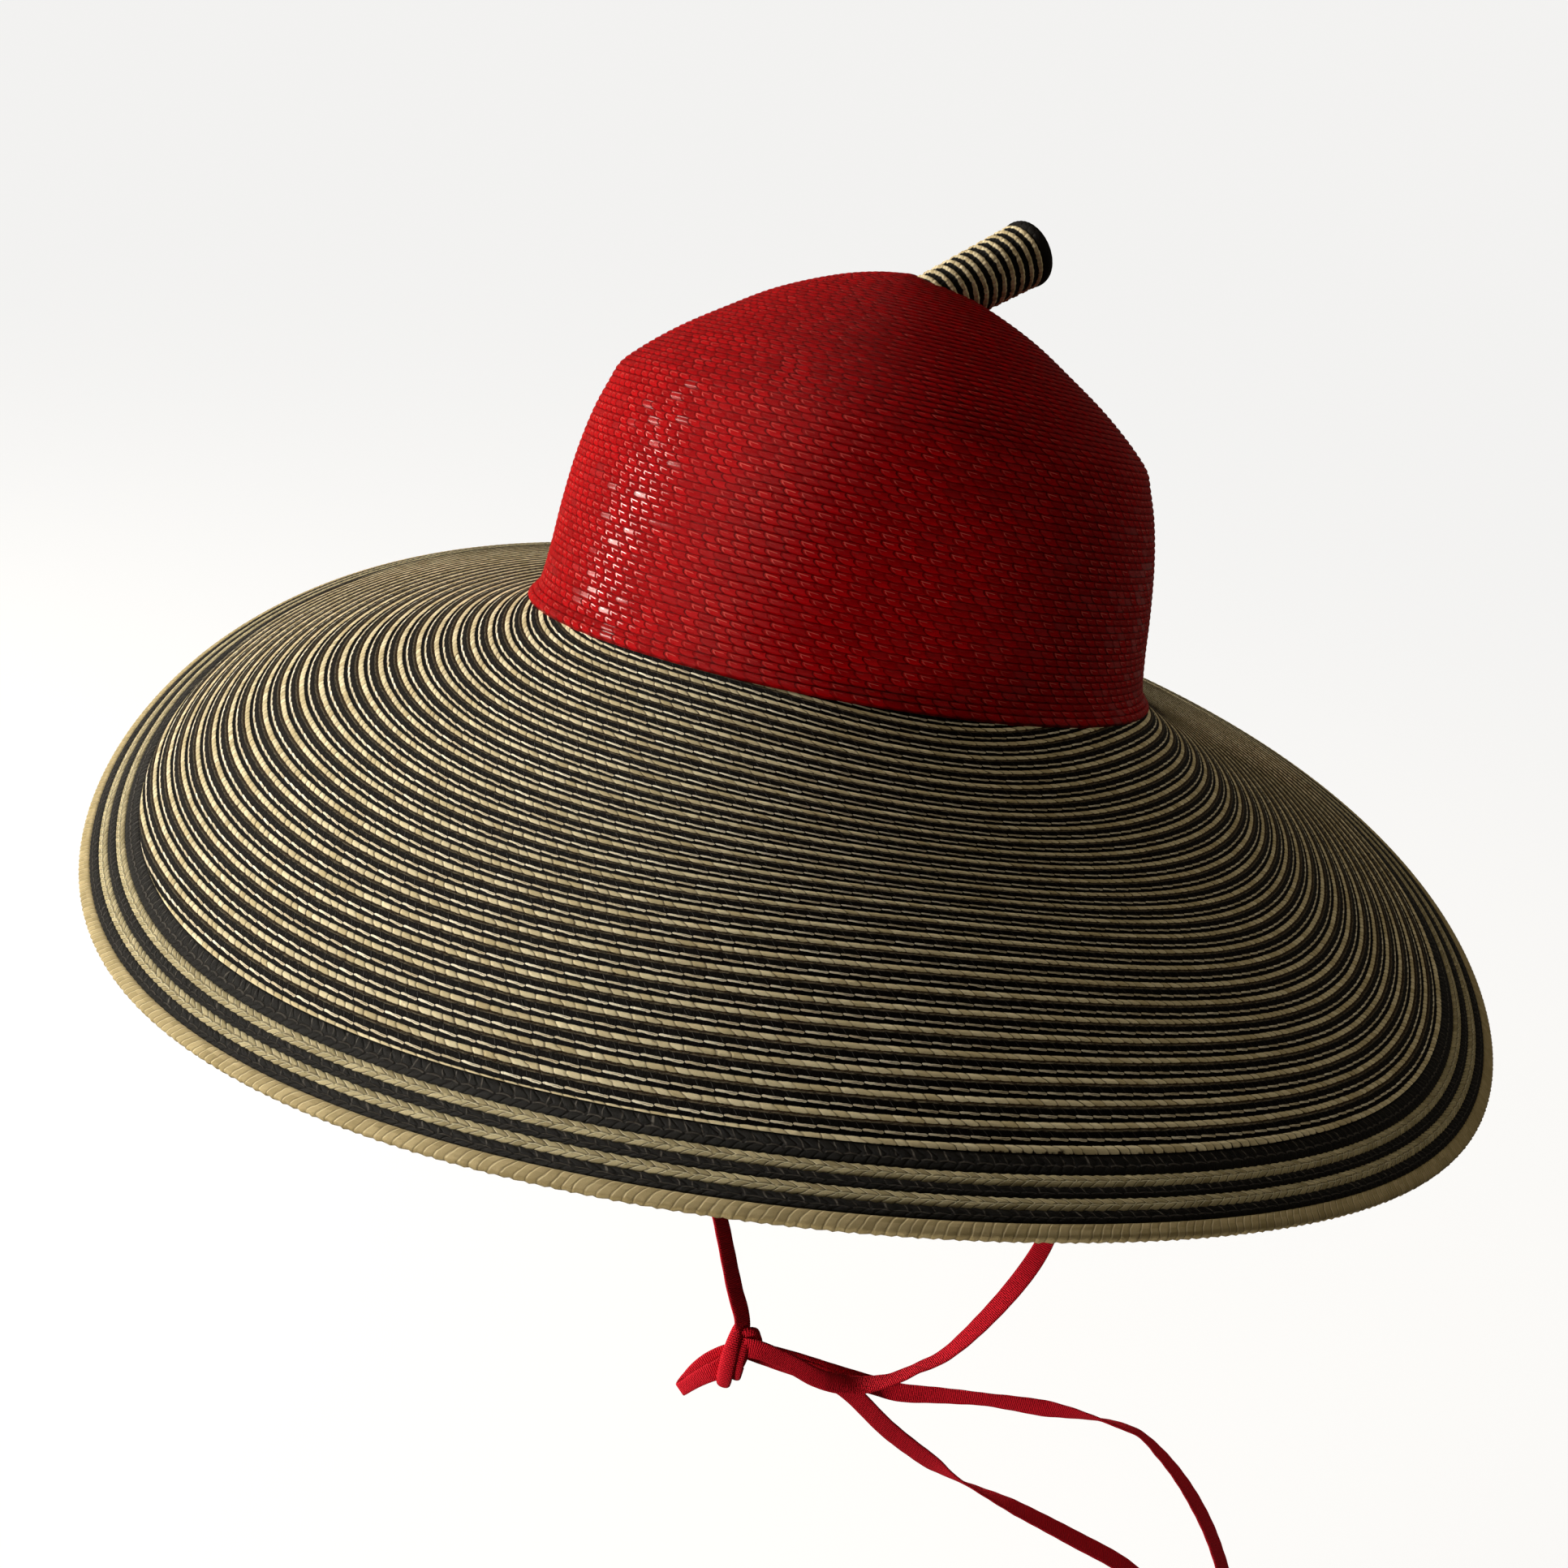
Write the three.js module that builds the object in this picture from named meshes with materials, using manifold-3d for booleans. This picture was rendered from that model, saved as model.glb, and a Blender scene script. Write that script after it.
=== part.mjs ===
// Wide-brim straw hat: a red braid crown with a striped stem on its tip, a two-tone spiral braid
// brim with plain black and natural rows at its edge, and a red knit tie in a half bow below it.
// Millimetres, +Z up with the rim level, -Y the hat's front, origin in the middle of the head opening.
import * as THREE from 'three';
import { mergeVertices } from 'three/addons/utils/BufferGeometryUtils.js';
import Module from 'manifold-3d';

// Driving dimensions
const GAP = 0.3;                 // clear space between neighbouring pieces
const WALL = 2;                  // lapped straw braid
const AROUND = 60;               // facets round the hat
const CROWN_HALF_WIDTH = 86.6;   // outside, at the foot of the crown
const CROWN_OVAL = 1.17;         // front to back over side to side, at the foot
const CROWN_HEIGHT = 107.5;
const CROWN_LEAN_BACK = 9.6;     // degrees from the rim's upright
const CROWN_LEAN_SIDE = -5.3;
const TIP_SHIFT = -4.9;          // the tip sits this far to the side of the foot's middle
const BRIM_WIDTH = 141.2;        // along the slope, from the crown to the rim
const BRIM_STEPS = 8;
const CROWN_CLEARANCE = 0.5;     // the brim's underside starts this far out from the leaning crown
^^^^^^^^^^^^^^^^
Stated exercise. What is needed is an exact copy of the lines from the start of the listing through the line where "import Module from 'manifold-3d';" sits, please, both end lines included and nothing more.

Task output.
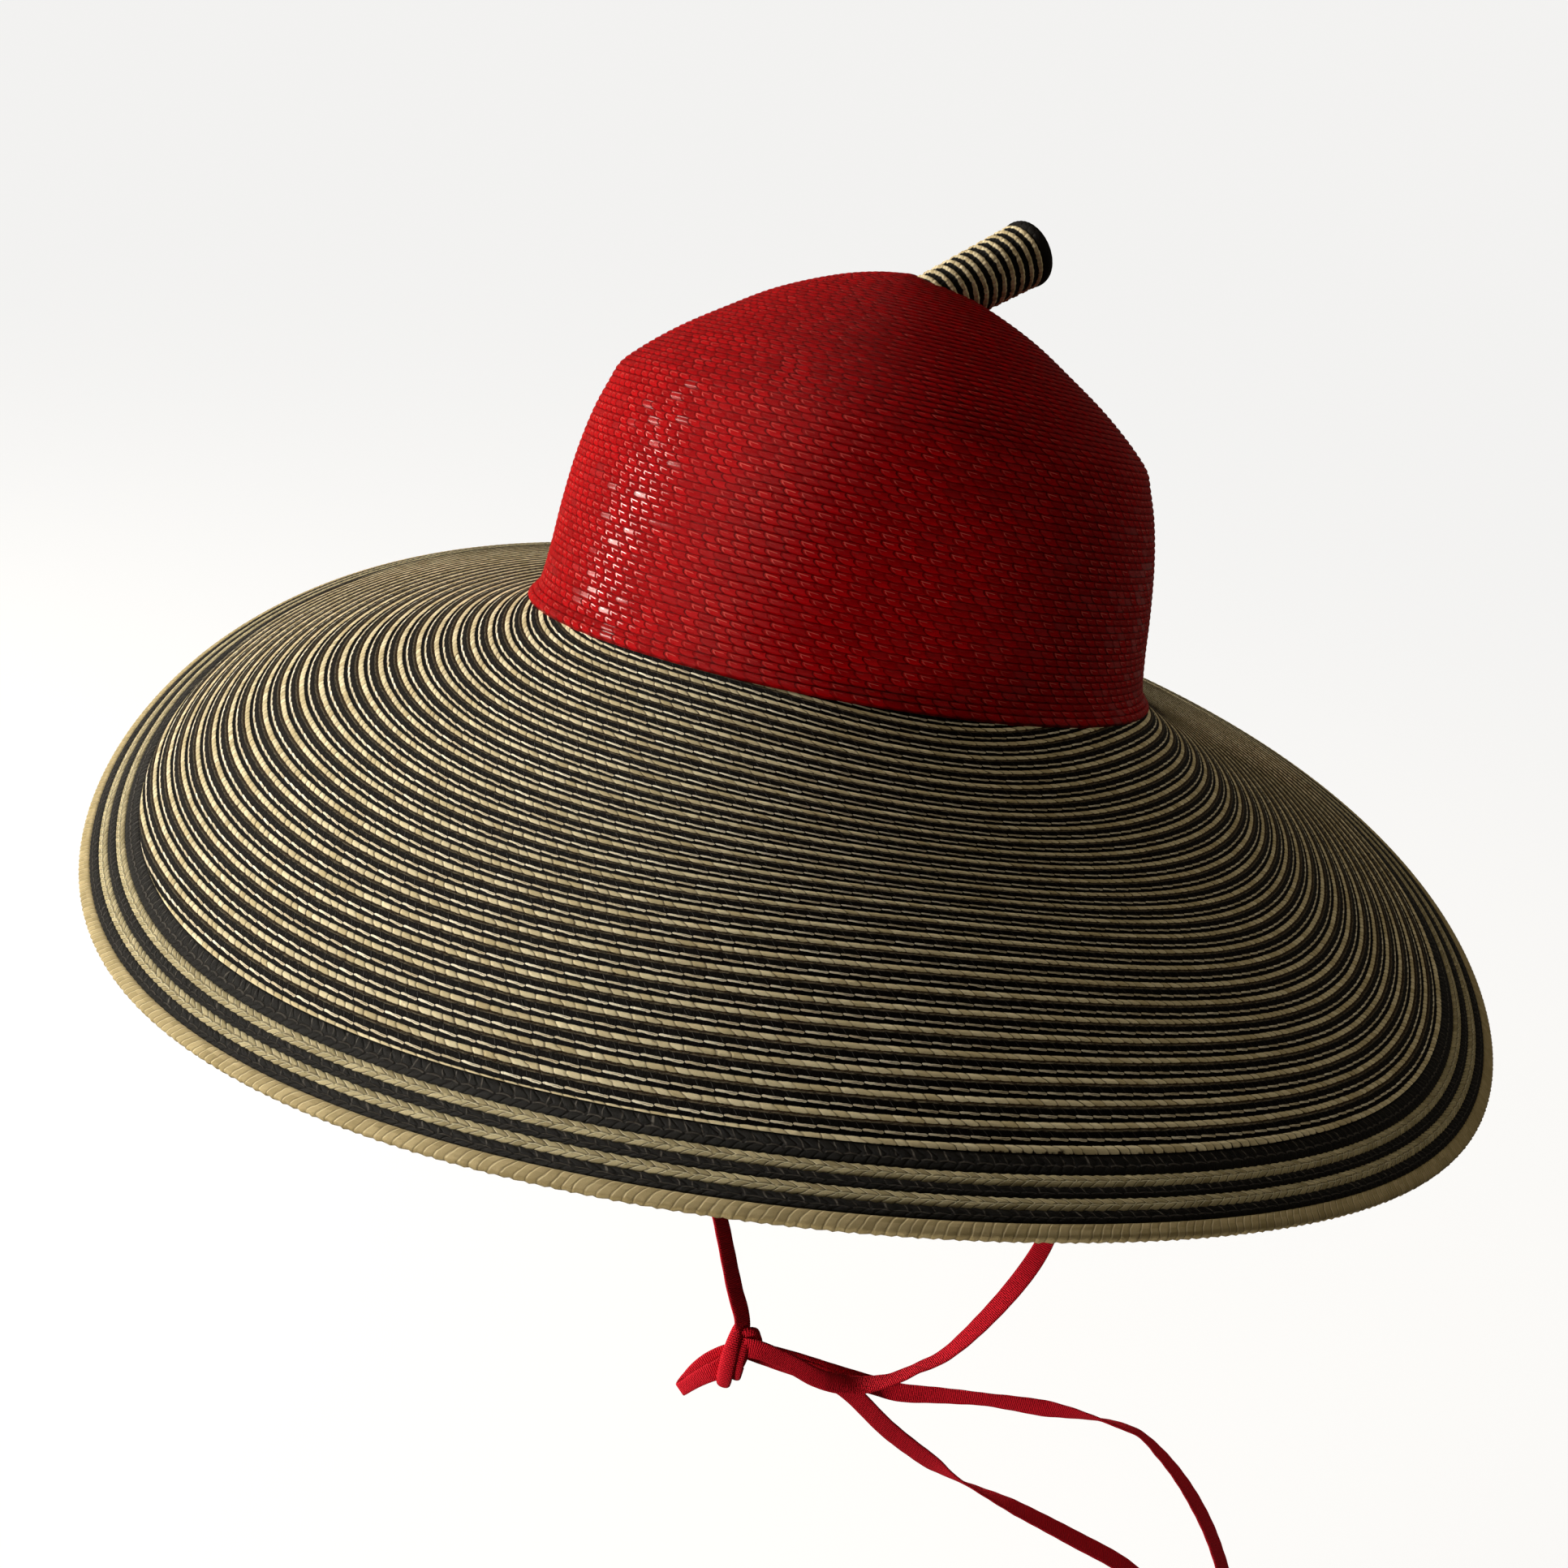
Write the three.js module that builds the object in this picture from named meshes with materials, using manifold-3d for booleans. This picture was rendered from that model, saved as model.glb, and a Blender scene script. Write that script after it.
=== part.mjs ===
// Wide-brim straw hat: a red braid crown with a striped stem on its tip, a two-tone spiral braid
// brim with plain black and natural rows at its edge, and a red knit tie in a half bow below it.
// Millimetres, +Z up with the rim level, -Y the hat's front, origin in the middle of the head opening.
import * as THREE from 'three';
import { mergeVertices } from 'three/addons/utils/BufferGeometryUtils.js';
import Module from 'manifold-3d';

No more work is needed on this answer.